In 1968, Al Brodax once again contracted Campbell from London, where he was producing The Beatles' feature-length animated motion picture, Yellow Submarine. Brodax asked Campbell, and his colleague Duane Crowther, if they could animate many of the connecting sequences in the movie. Together, they subsequently ended up animating around twelve minutes, or roughly one seventh of the entire film. In his 2004 memoir Up Periscope Yellow, chronicling the making of Yellow Submarine, Brodax accredits Campbell for essentially helping pull together various elements of the movie. As one of the film's animators, Ron Campbell contributed to the book, Inside the Yellow Submarine- The Making of the Beatles Animated Classic by Robert Hieronimus, a unique historical perspective on the making of the film.

== Ron Campbell Films ==

In 1971, Campbell founded his own animation studio, Ron Campbell Films, Inc.; the company's first project would also place him as associate producer for ABC's television special Nanny and the Professor.

He would also go on to produce and direct animation in both the Emmy and Peabody award-winning children's shows, The Big Blue Marble and Sesame Street. Following this, Campbell worked on the hit animated series, The Smurfs.

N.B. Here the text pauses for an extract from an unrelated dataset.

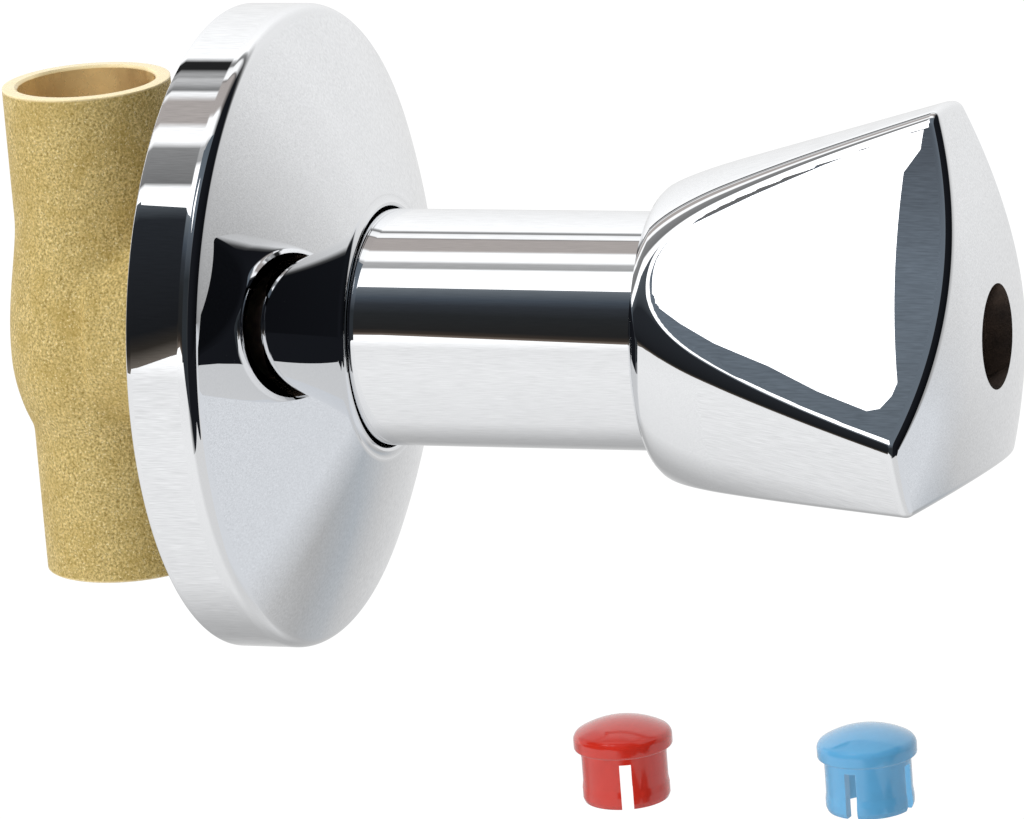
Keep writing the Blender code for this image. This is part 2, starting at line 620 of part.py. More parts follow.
def rosette_cone(radius, offset):
    """How far out the rosette's cone lies at a radius, moved inwards by an offset."""
    reach = ROSETTE_SHOULDER_ROUND - offset
    edge_radius = ROSETTE_RADIUS - ROSETTE_SHOULDER_ROUND + reach * sin(ROSETTE_CONE)
    edge_out = ROSETTE_SHOULDER_OUT + reach * cos(ROSETTE_CONE)
    return edge_out + (edge_radius - radius) * tan(ROSETTE_CONE)


def rosette_rim(offset):
    """The rounded shoulder and the rim band down to the back, moved inwards by an offset."""
    start = 90 - degrees(ROSETTE_CONE)
    points = arc(ROSETTE_RADIUS - ROSETTE_SHOULDER_ROUND, ROSETTE_SHOULDER_OUT,
                 ROSETTE_SHOULDER_ROUND - offset, start, 0, 4)
    points.append((ROSETTE_RADIUS - offset - ROSETTE_RIM_TAPER, ROSETTE_BACK_OUT))
    return points


def make_rosette(axis):
    """The hollow wall plate with its neck, and the rubber ring that grips the sleeve."""
    neck = RING_PLAY_RADIUS + ROSETTE_LIP
    foot = neck + ROSETTE_FLARE
    foot_out = rosette_cone(foot, 0)
    profile = []
    pieces = 3
    for i in range(pieces + 1):
        share = i / pieces
        rise = (ROSETTE_NECK_OUT - foot_out) * (1 - share) ** 2
        profile.append((neck + ROSETTE_FLARE * share, foot_out + rise))
    profile += rosette_rim(0)
    profile += reversed(rosette_rim(ROSETTE_WALL))
    neck_outer = ROSETTE_POCKET_RADIUS + ROSETTE_WALL
    neck_back = ROSETTE_NECK_OUT - ROSETTE_NECK_DEPTH
    pocket_top = neck_back + ROSETTE_RING_THICKNESS + 2 * GAP
    profile.append((neck_outer, rosette_cone(neck_outer, ROSETTE_WALL)))
    profile += [(neck_outer, neck_back), (ROSETTE_POCKET_RADIUS, neck_back)]
    profile += [(ROSETTE_POCKET_RADIUS, pocket_top), (RING_PLAY_RADIUS, pocket_top)]
    profile.append((RING_PLAY_RADIUS, ROSETTE_NECK_OUT))
    turned("rosette", profile, axis, "chrome", FINE_STEPS, closed=True)
    ring("rosette_ring", RING_PLAY_RADIUS, RING_PLAY_RADIUS + ROSETTE_RING_WIDTH, neck_back + GAP,
         neck_back + GAP + ROSETTE_RING_THICKNESS, axis, "black_rubber")


def dome_height(radius):
    """How far out the handle's domed end lies at a radius."""
    return HANDLE_TOP_OUT - HANDLE_DOME_RADIUS + sqrt(HANDLE_DOME_RADIUS ** 2 - radius ** 2)


def handle_side(offset):
    """The handle's turned side from its front edge down to its rim, moved in by an offset.

    It is a cone from a back radius at the rim, rounded in to the rim's own radius over the shoulder.
    """
    points = [(HANDLE_FRONT_RADIUS - offset, HANDLE_FRONT_OUT)]
    slope = (HANDLE_FRONT_RADIUS - HANDLE_BACK_RADIUS) / (HANDLE_FRONT_OUT - HANDLE_RIM_OUT)
    pieces = 6
    for i in range(pieces + 1):
        share = (1 - i / pieces) ** 2
        height = HANDLE_SHOULDER * share
        drop = (HANDLE_BACK_RADIUS - HANDLE_RIM_RADIUS) * (1 - sqrt(1 - (1 - share) ** 2))
        points.append((HANDLE_BACK_RADIUS + slope * height - drop - offset, HANDLE_RIM_OUT + height))
    return points


def facet_tool(name, side, inset, parent):
    """A tool that leaves one of the handle's hollow flats, moved in by an inset.

    Its outline is a plate whose inner edge bulges towards the axis, so the flat is hollow. The
    outline moves by the lean from the rim to the domed end.
    """
    half_width = HANDLE_FRONT_RADIUS
    hollow_radius = (half_width ** 2 + FLAT_HOLLOW ** 2) / (2 * FLAT_HOLLOW)
    nearest = FLAT_DISTANCE - FLAT_HOLLOW - inset
    sweep = asin(half_width / hollow_radius)
    outline = []
    for i in range(FLAT_STRIPS + 1):
        angle = -sweep + 2 * sweep * i / FLAT_STRIPS
        outline.append((hollow_radius * sin(angle), nearest + hollow_radius * (1 - cos(angle))))
    far = 2 * HANDLE_FRONT_RADIUS
    outline += [(half_width, far), (-half_width, far)]
    mesh = bpy.data.meshes.new(name)
    shape = bmesh.new()
    low = HANDLE_RIM_OUT - CUT_OVER
    face = shape.faces.new([shape.verts.new((x, y, low)) for x, y in outline])
    grown = bmesh.ops.extrude_face_region(shape, geom=[face])
    moved = [item for item in grown["geom"] if isinstance(item, bmesh.types.BMVert)]
    bmesh.ops.translate(shape, vec=(0, FLAT_LEAN, HANDLE_TOP_OUT + CUT_OVER - low), verts=moved)
    bmesh.ops.recalc_face_normals(shape, faces=shape.faces)
    turn = FLAT_DIRECTION + side * 2 * pi / HANDLE_SIDES
    bmesh.ops.rotate(shape, cent=(0, 0, 0), matrix=Matrix.Rotation(turn, 3, "Z"),
                     verts=shape.verts)
    shape.to_mesh(mesh)
    shape.free()
    return place(name, mesh, parent)


def handle_blank_profile():
    """The turned blank: the cap's seat, the domed end, the widening side and the rim."""
    profile = [(0, SCREW_SEAT_OUT), (CAP_BORE_RADIUS, SCREW_SEAT_OUT)]
    profile += [(CAP_BORE_RADIUS, CAP_SEAT_OUT), (CAP_SEAT_RADIUS, CAP_SEAT_OUT)]
    pieces = 5
    for i in range(pieces):
        radius = CAP_SEAT_RADIUS + (HANDLE_FRONT_RADIUS - CAP_SEAT_RADIUS) * i / pieces
        profile.append((radius, dome_height(radius)))
    profile += handle_side(0)
    profile.append((0, HANDLE_RIM_OUT))
    return profile


def handle_core_profile():
    """The hollow inside the blank, round the boss that holds the bush."""
    boss = hexagon_radius(INSERT_FLATS + 2 * GAP) + HANDLE_BOSS_WALL
    side = handle_side(HANDLE_WALL)
    mouth = SLEEVE_RADIUS + GAP
    profile = [(0, HANDLE_BOSS_BACK_OUT), (boss, HANDLE_BOSS_BACK_OUT)]
    pieces = 3
    reach = side[0][0] - HANDLE_WALL / 2
    for i in range(pieces + 1):
        radius = boss + (reach - boss) * i / pieces
        profile.append((radius, dome_height(radius) - HANDLE_WALL))
    back_radius, back_out = side[1]
    corner_out = HANDLE_FRONT_OUT - 2 * HANDLE_WALL
    share = (corner_out - back_out) / (HANDLE_FRONT_OUT - back_out)
    profile.append((back_radius + (side[0][0] - back_radius) * share, corner_out))
    profile += [point for point in side[1:] if point[0] > mouth]
    profile += [(mouth, HANDLE_RIM_OUT + HANDLE_WALL), (mouth, HANDLE_RIM_OUT - CUT_OVER)]
    profile.append((0, HANDLE_RIM_OUT - CUT_OVER))
    return profile


def make_handle(axis):
    """The hollow handle: a turned blank with three hollow flats, cored from its back."""
    handle = turned("handle", handle_blank_profile(), axis, "chrome", FINE_STEPS)
    core = turned("handle_core", handle_core_profile(), axis, steps=FINE_STEPS)
    for side in range(HANDLE_SIDES):
        cut(handle, facet_tool("flat_" + str(side + 1), side, 0.0, axis))
        cut(core, facet_tool("inner_flat_" + str(side + 1), side, FLAT_WALL, axis))
    bush_bore = bar("handle_bush_bore", 6, hexagon_radius(INSERT_FLATS + 2 * GAP),
                    HANDLE_BOSS_BACK_OUT - CUT_OVER, HANDLE_WEB_OUT, axis)
    screw_hole = bar("handle_screw_hole", SMALL_STEPS, SCREW_SHANK_RADIUS + GAP,
                     HANDLE_WEB_OUT - CUT_OVER, SCREW_SEAT_OUT + CUT_OVER, axis)
    cut(handle, core, bush_bore, screw_hole)


def make_handle_fixing(axis):
    """The splined bush in the handle, and the screw and spring washer that hold it."""
    bush = bar("handle_insert", 6, hexagon_radius(INSERT_FLATS), HANDLE_BOSS_BACK_OUT + GAP,
               HANDLE_WEB_OUT - GAP, axis, "white_plastic")
    teeth = splined_bar("insert_splines", STEM_RADIUS + GAP, STEM_RADIUS - SPLINE_DEPTH + GAP,
                        HANDLE_BOSS_BACK_OUT - CUT_OVER, HANDLE_WEB_OUT + CUT_OVER, axis)
    cut(bush, teeth)
    head = HANDLE_SCREW_HEAD_RADIUS
    head_top = SCREW_HEAD_OUT + HANDLE_SCREW_HEAD
    profile = [(0, head_top), (head * 0.6, head_top), (head * 0.9, head_top - HANDLE_SCREW_HEAD * 0.25)]
    profile += [(head, head_top - HANDLE_SCREW_HEAD * 0.6), (head, SCREW_HEAD_OUT)]
    profile += [(SCREW_SHANK_RADIUS, SCREW_HEAD_OUT), (SCREW_SHANK_RADIUS, SCREW_END_OUT)]
    profile.append((0, SCREW_END_OUT))
    screw = turned("handle_screw", profile, axis, "steel", SMALL_STEPS)
    for name, turn in (("screw_slot_1", 0.0), ("screw_slot_2", radians(90))):
        cut(screw, box(name, (head * 1.3, SCREW_SLOT, HANDLE_SCREW_HEAD), (0, 0, head_top), axis,
                       turn=turn))
    ring("screw_washer", SCREW_SHANK_RADIUS + GAP, head, SCREW_WASHER_OUT,
         SCREW_WASHER_OUT + SCREW_WASHER_THICKNESS, axis, "steel", SMALL_STEPS)


def cap_profile():
    """One index cap standing on its legs: domed head, hollow leg tube and snap bead."""
    head = CAP_HEAD_RADIUS
    leg = CAP_LEG_RADIUS
    top = CAP_LEG_LENGTH + CAP_HEAD_EDGE
    ball = (head ** 2 + CAP_DOME ** 2) / (2 * CAP_DOME)
    pieces = 4
    profile = []
    for i in range(pieces + 1):
        radius = head * i / pieces
        profile.append((radius, top + CAP_DOME - ball + sqrt(ball ** 2 - radius ** 2)))
    profile += [(head, CAP_LEG_LENGTH), (leg, CAP_LEG_LENGTH), (leg, CAP_BEAD_LENGTH * 1.6)]
    profile += [(leg + CAP_BEAD, CAP_BEAD_LENGTH), (leg + CAP_BEAD, CAP_BEAD_LENGTH * 0.4)]
    profile += [(leg - CAP_BEAD, 0), (leg - CAP_LEG_WALL, 0)]
    profile += [(leg - CAP_LEG_WALL, CAP_LEG_LENGTH), (0, CAP_LEG_LENGTH)]
    return profile


def make_caps():
    """The red and the blue index cap, each standing apart on its slotted legs."""
    for name, (out, turn, finish) in CAPS.items():
        cap = turned(name, cap_profile(), None, finish, CAP_STEPS)
        slot_height = CAP_LEG_LENGTH - CAP_SLOT_TOP_GAP
        for number, quarter in ((1, 0.0), (2, radians(90))):
            slot = box(name + "_slot_" + str(number), (4 * CAP_LEG_RADIUS, CAP_SLOT, 2 * slot_height),
                       (0, 0, 0), cap, turn=quarter)
            cut(cap, slot)
        cap.location = (0, -out, CAP_STAND_Z)
        cap.rotation_euler = (0, 0, turn)


def main():
    fixed = make_axis("spindle_line")
    turning = make_axis("handle_turn")
    make_valve_body(fixed)
    make_bonnet(fixed)
    make_spindle(turning, fixed)
    make_carrier(make_axis("valve_travel"))
    make_cover_sleeve(fixed)
    make_rosette(make_axis("rosette_slide"))
    make_handle(turning)
    make_handle_fixing(turning)
    make_caps()


main()
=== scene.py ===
import json
from math import cos, pi, radians, sin, sqrt, tan

import bmesh
import bpy
import numpy as np
from bpy.props import FloatProperty, FloatVectorProperty, PointerProperty
from bpy.types import Operator, Panel, PropertyGroup
from mathutils import Matrix, Vector


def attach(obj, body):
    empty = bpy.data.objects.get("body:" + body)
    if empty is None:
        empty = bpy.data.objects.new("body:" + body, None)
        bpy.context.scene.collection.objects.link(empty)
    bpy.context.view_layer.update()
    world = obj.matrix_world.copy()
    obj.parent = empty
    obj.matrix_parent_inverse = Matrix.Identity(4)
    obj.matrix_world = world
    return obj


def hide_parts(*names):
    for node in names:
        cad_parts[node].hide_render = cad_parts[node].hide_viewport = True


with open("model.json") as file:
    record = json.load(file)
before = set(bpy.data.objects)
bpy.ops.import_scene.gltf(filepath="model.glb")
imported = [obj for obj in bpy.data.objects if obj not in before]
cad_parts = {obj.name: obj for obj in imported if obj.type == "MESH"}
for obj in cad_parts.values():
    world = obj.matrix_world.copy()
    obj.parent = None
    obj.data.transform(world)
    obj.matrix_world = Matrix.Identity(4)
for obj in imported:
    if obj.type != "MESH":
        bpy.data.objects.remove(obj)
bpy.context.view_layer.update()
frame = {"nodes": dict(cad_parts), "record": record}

bl_info = {
    "name": "Concealed stop valve",
    "version": (1, 0, 0),
    "blender": (4, 5, 0),
    "location": "3D View > Sidebar > Stop valve",
    "description": "Builds the visible pieces of a concealed stop valve with its studio",
    "category": "Add Mesh",
}

MM = 0.001
FINE_STEPS = 288
ROUND_SEGMENTS = 6
HANDLE_SIDES = 3
THIRD = 2 * pi / HANDLE_SIDES
BLANK_RADIUS = 30 * MM


def length(name, text, default):
    """A size in metres that the user may change."""
    return FloatProperty(name=name, description=text, default=default, min=0.0,
                         unit="LENGTH", subtype="DISTANCE", precision=5)


def colour(name, text, default):
    """A colour that the user may change."""
    return FloatVectorProperty(name=name, description=text, default=default, size=3,
                               min=0.0, max=1.0, subtype="COLOR")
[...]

==Disney, Nickelodeon, and retirement==

The 1990s took Campbell to Disney Animation, where he worked on several cartoons, including: Bonkers, Goof Troop, The New Adventures of Winnie the Pooh and Darkwing Duck. In addition to this, he also worked with Klasky-Csupo for Nickelodeon, and storyboarded on such shows as: Rugrats, Rocket Power, and Duckman for the USA Network.

In retirement, Campbell lived in the Phoenix, Arizona area and created original pop art paintings, based upon the films he was involved with in one capacity or another. His paintings were sold through Scott Segelbaum's Rock Art Show, with whom he regularly exhibited and sold his artwork in various art galleries throughout North America.

== Death ==
Campbell died in Phoenix, Arizona, on 22 January 2021, aged 81.